Make an exact copy of the lines below.

**SOURCE DATA:**
— begin —
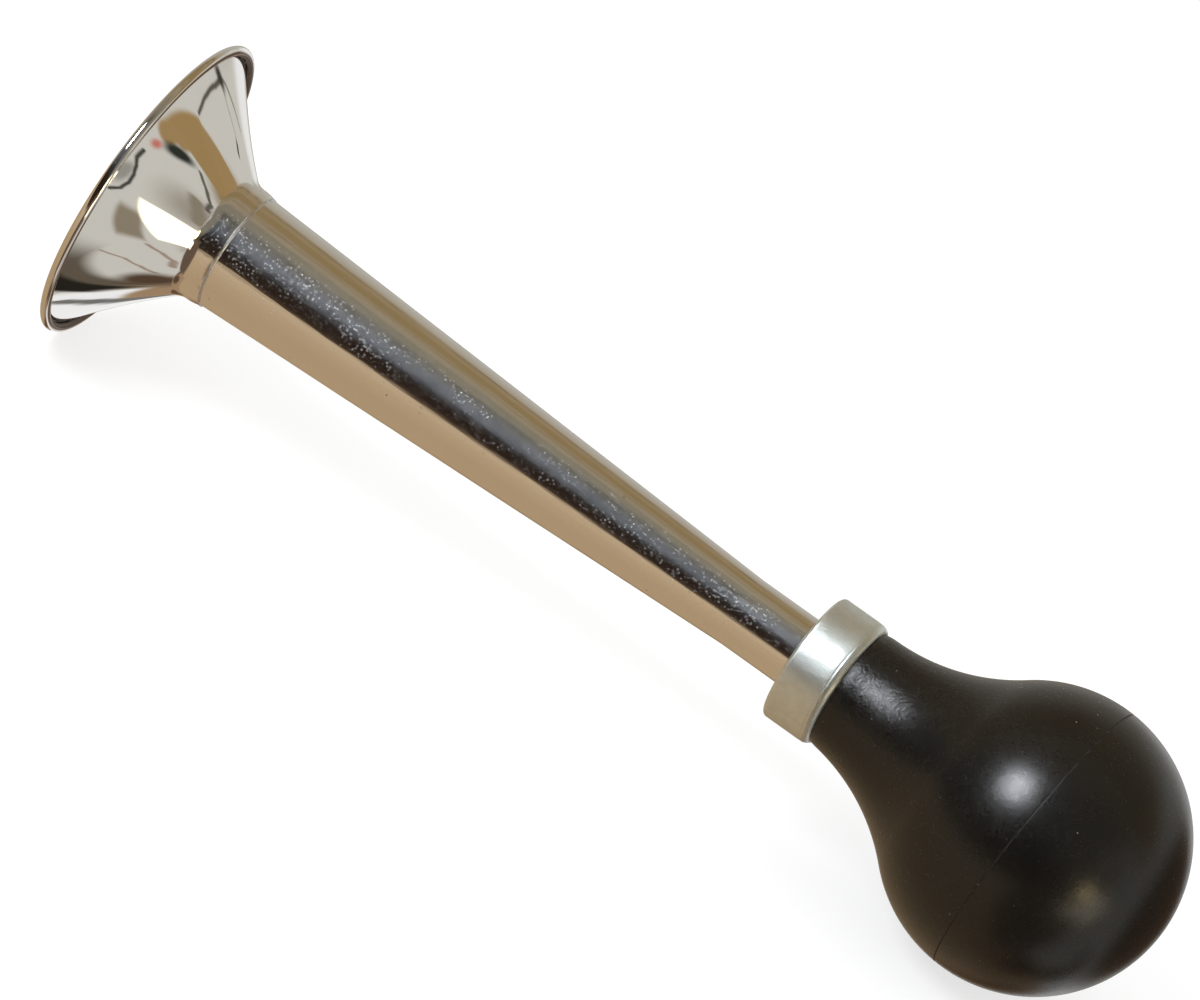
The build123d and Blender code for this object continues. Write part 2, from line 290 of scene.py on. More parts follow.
roomShapes = {
    "lowBrown": patch((42, -33), (27, 42), -38, 0.15, (100, 82, 68)),
    "highGrey": patch((33, 36), (26, 30), 0, 0.35, (126, 120, 108)),
    "endWall": patch((-31, -13), (53, 43), 0, 0.07, (203, 200, 193), square=True),
    "farBrown": patch((-45, -20), (31, 31), 0, 0.15, (98, 78, 62)),
    "farWhite": patch((-84, -16), (10, 22), 12, 0.5, (236, 236, 236)),
    "lowWhite": patch((-58, -57), (31.5, 4.2), -3, 0.12, (245, 245, 246), square=True),
    "lowGrey": stroke([(-33.5, -54), (-35, -57), (-42, -60), (-52, -61.4), (-70, -60)],
                      0.9, (118, 116, 113)),
    "tableUnder": patch((-15, -73), (44, 11), 0, 0.08, (160, 133, 104), square=True),
    "farUnder": patch((-53, -71), (18, 6.5), 0, 0.2, (98, 76, 58)),
    "shadeUpper": patch((13, 15), (8, 13), 22, 0.7, (158, 150, 138)),
    "shadeEdge": stroke([(5, 20), (12, 15), (17, 9)], 1.8, (137, 128, 112)),
    "hornShade": patch((2, -66), (14, 9), 0, 0.4, (88, 70, 54)),
    "goldCorner": patch((-23.5, 28), (8.2, 7.6), -19, 0.1, (158, 130, 87), square=True),
    "goldSide": patch((-34.4, 32.4), (7, 6), -35, 0.12, (160, 132, 90), square=True),
    "goldTail": patch((-14.8, 18.8), (4.6, 2.3), -20, 0.25, (160, 132, 90)),
    "goldMiddle": patch((-16.6, 21.6), (2.9, 2.7), 0, 0.25, (160, 132, 90)),
    "farStripe": stroke([(-61, 11.5), (-55, 15.4), (-46, 19.7), (-40, 21.7), (-35, 23)],
                        0.3, (88, 82, 72)),
    "farStripeSide": stroke([(-62, 10.6), (-68.7, 7.2), (-74.8, 3.6)], 0.22, (128, 124, 114)),
    "farStripeLow": stroke([(-60.5, 11.7), (-63, 12.3), (-65.3, 12.9), (-65.3, 14.5)],
                           0.2, (96, 92, 82)),
    "farKnot": patch((-60.5, 11.4), (3.0, 0.9), 20, 0.6, (64, 60, 54)),
    "farKnotLow": stroke([(-65, 14.6), (-62.4, 18)], 0.35, (62, 60, 54)),
    "topLine": stroke([(-12, 27), (-6, 27.6), (1, 26), (7, 21.5)], 0.55, (92, 90, 80)),
    "darkShape": patch((-10.8, 21.2), (2.1, 4.6), 30, 0.45, (46, 50, 44)),
    "redSpot": patch((-8.3, 14.8), (2.0, 1.0), -45, 0.7, (196, 118, 104)),
    "archInside": patch((1.4, 1.0), (1.3, 4.4), 22, 0.5, (150, 148, 140)),
    "arch": stroke([(-4.6, 10.4), (-2.1, 7.4), (0.2, 5.8), (2.6, 3.1), (4.4, -0.4), (5, -4.1), (4, -6.8)],
                   0.42, (58, 58, 52)),
    "brownPatch": patch((10.6, -16.3), (2.6, 7.6), 4, 0.3, (140, 128, 111), square=True),
    "brownStripe": stroke([(13.6, -26.5), (14.8, -31), (14, -37), (9, -44)], 0.6, (156, 138, 124)),
    "brownLine": stroke([(2.6, -35), (4, -39), (2.5, -45), (-1, -51)], 0.4, (156, 138, 120)),
    "lowShade": patch((-12.7, -47.5), (3.4, 18), -38, 0.45, (96, 86, 74), square=True),
    "lowDark": patch((-19.1, -50.5), (2.6, 11.5), -38, 0.3, (38, 35, 30), square=True),
    "lowSmear": patch((-11, -56.5), (10, 3.4), 29, 0.5, (84, 66, 52)),
    "endWindow": patch((19.2, -8.3), (7.0, 9.6), 23, 0.1, (255, 243, 216), glow=2.4, square=True),
    "endWindowSide": patch((31, -12), (8, 5), -5, 0.15, (255, 243, 216), glow=1.9, square=True),
    "warmGlow": patch((28.5, 2.5), (4.5, 5), 0, 0.5, (255, 228, 172), glow=8),
    "mainWindow": patch((71.3, 89.6), (8.5, 20), 51.5, 0.15, (243, 247, 255), glow=24, square=True),
    "farRed": patch((-68.5, 87), (4.5, 13), -20, 0.3, (96, 62, 56), glow=1.6),
}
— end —
**RESULT OF THE TASK:**
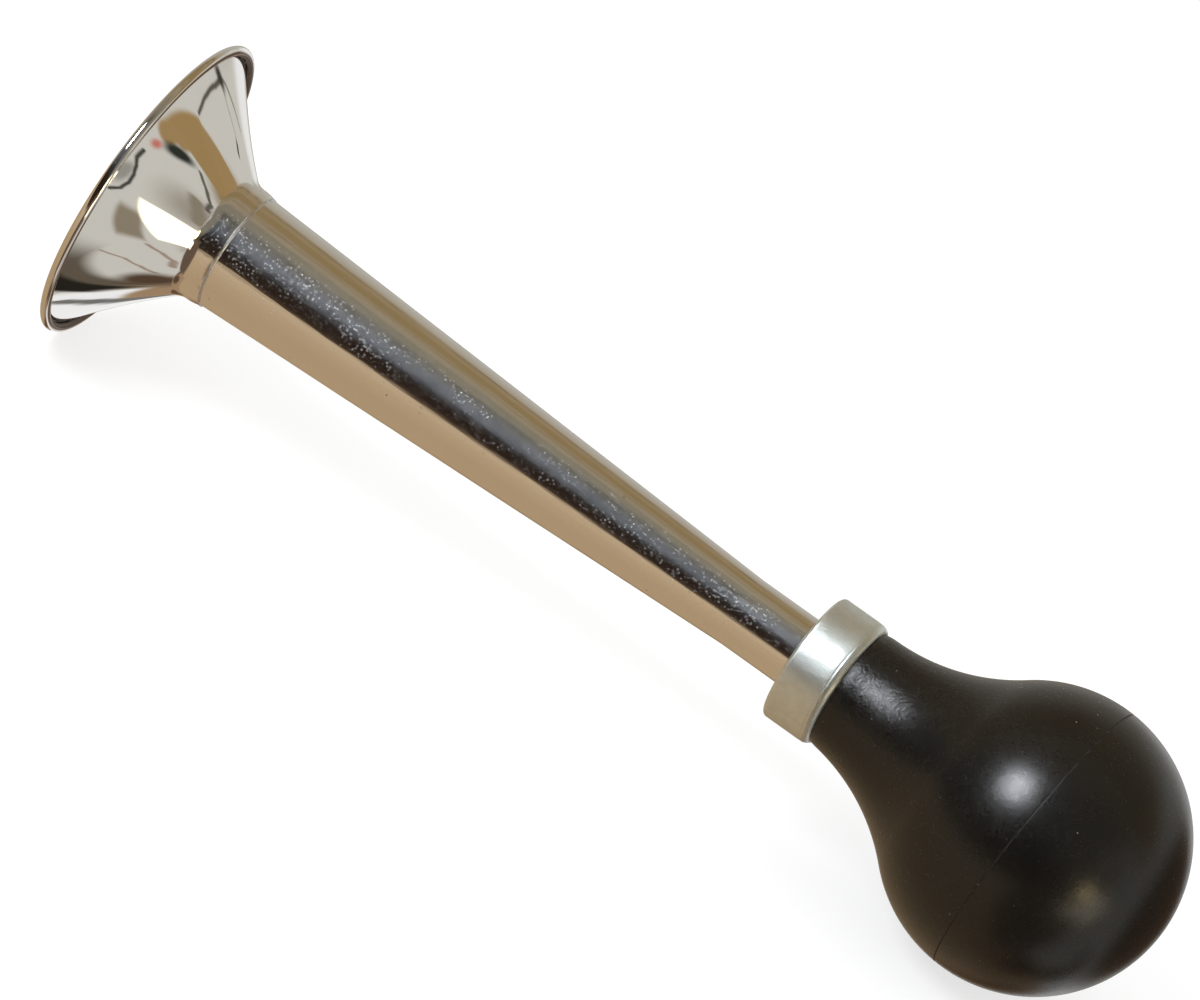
The build123d and Blender code for this object continues. Write part 2, from line 290 of scene.py on. More parts follow.
roomShapes = {
    "lowBrown": patch((42, -33), (27, 42), -38, 0.15, (100, 82, 68)),
    "highGrey": patch((33, 36), (26, 30), 0, 0.35, (126, 120, 108)),
    "endWall": patch((-31, -13), (53, 43), 0, 0.07, (203, 200, 193), square=True),
    "farBrown": patch((-45, -20), (31, 31), 0, 0.15, (98, 78, 62)),
    "farWhite": patch((-84, -16), (10, 22), 12, 0.5, (236, 236, 236)),
    "lowWhite": patch((-58, -57), (31.5, 4.2), -3, 0.12, (245, 245, 246), square=True),
    "lowGrey": stroke([(-33.5, -54), (-35, -57), (-42, -60), (-52, -61.4), (-70, -60)],
                      0.9, (118, 116, 113)),
    "tableUnder": patch((-15, -73), (44, 11), 0, 0.08, (160, 133, 104), square=True),
    "farUnder": patch((-53, -71), (18, 6.5), 0, 0.2, (98, 76, 58)),
    "shadeUpper": patch((13, 15), (8, 13), 22, 0.7, (158, 150, 138)),
    "shadeEdge": stroke([(5, 20), (12, 15), (17, 9)], 1.8, (137, 128, 112)),
    "hornShade": patch((2, -66), (14, 9), 0, 0.4, (88, 70, 54)),
    "goldCorner": patch((-23.5, 28), (8.2, 7.6), -19, 0.1, (158, 130, 87), square=True),
    "goldSide": patch((-34.4, 32.4), (7, 6), -35, 0.12, (160, 132, 90), square=True),
    "goldTail": patch((-14.8, 18.8), (4.6, 2.3), -20, 0.25, (160, 132, 90)),
    "goldMiddle": patch((-16.6, 21.6), (2.9, 2.7), 0, 0.25, (160, 132, 90)),
    "farStripe": stroke([(-61, 11.5), (-55, 15.4), (-46, 19.7), (-40, 21.7), (-35, 23)],
                        0.3, (88, 82, 72)),
    "farStripeSide": stroke([(-62, 10.6), (-68.7, 7.2), (-74.8, 3.6)], 0.22, (128, 124, 114)),
    "farStripeLow": stroke([(-60.5, 11.7), (-63, 12.3), (-65.3, 12.9), (-65.3, 14.5)],
                           0.2, (96, 92, 82)),
    "farKnot": patch((-60.5, 11.4), (3.0, 0.9), 20, 0.6, (64, 60, 54)),
    "farKnotLow": stroke([(-65, 14.6), (-62.4, 18)], 0.35, (62, 60, 54)),
    "topLine": stroke([(-12, 27), (-6, 27.6), (1, 26), (7, 21.5)], 0.55, (92, 90, 80)),
    "darkShape": patch((-10.8, 21.2), (2.1, 4.6), 30, 0.45, (46, 50, 44)),
    "redSpot": patch((-8.3, 14.8), (2.0, 1.0), -45, 0.7, (196, 118, 104)),
    "archInside": patch((1.4, 1.0), (1.3, 4.4), 22, 0.5, (150, 148, 140)),
    "arch": stroke([(-4.6, 10.4), (-2.1, 7.4), (0.2, 5.8), (2.6, 3.1), (4.4, -0.4), (5, -4.1), (4, -6.8)],
                   0.42, (58, 58, 52)),
    "brownPatch": patch((10.6, -16.3), (2.6, 7.6), 4, 0.3, (140, 128, 111), square=True),
    "brownStripe": stroke([(13.6, -26.5), (14.8, -31), (14, -37), (9, -44)], 0.6, (156, 138, 124)),
    "brownLine": stroke([(2.6, -35), (4, -39), (2.5, -45), (-1, -51)], 0.4, (156, 138, 120)),
    "lowShade": patch((-12.7, -47.5), (3.4, 18), -38, 0.45, (96, 86, 74), square=True),
    "lowDark": patch((-19.1, -50.5), (2.6, 11.5), -38, 0.3, (38, 35, 30), square=True),
    "lowSmear": patch((-11, -56.5), (10, 3.4), 29, 0.5, (84, 66, 52)),
    "endWindow": patch((19.2, -8.3), (7.0, 9.6), 23, 0.1, (255, 243, 216), glow=2.4, square=True),
    "endWindowSide": patch((31, -12), (8, 5), -5, 0.15, (255, 243, 216), glow=1.9, square=True),
    "warmGlow": patch((28.5, 2.5), (4.5, 5), 0, 0.5, (255, 228, 172), glow=8),
    "mainWindow": patch((71.3, 89.6), (8.5, 20), 51.5, 0.15, (243, 247, 255), glow=24, square=True),
    "farRed": patch((-68.5, 87), (4.5, 13), -20, 0.3, (96, 62, 56), glow=1.6),
}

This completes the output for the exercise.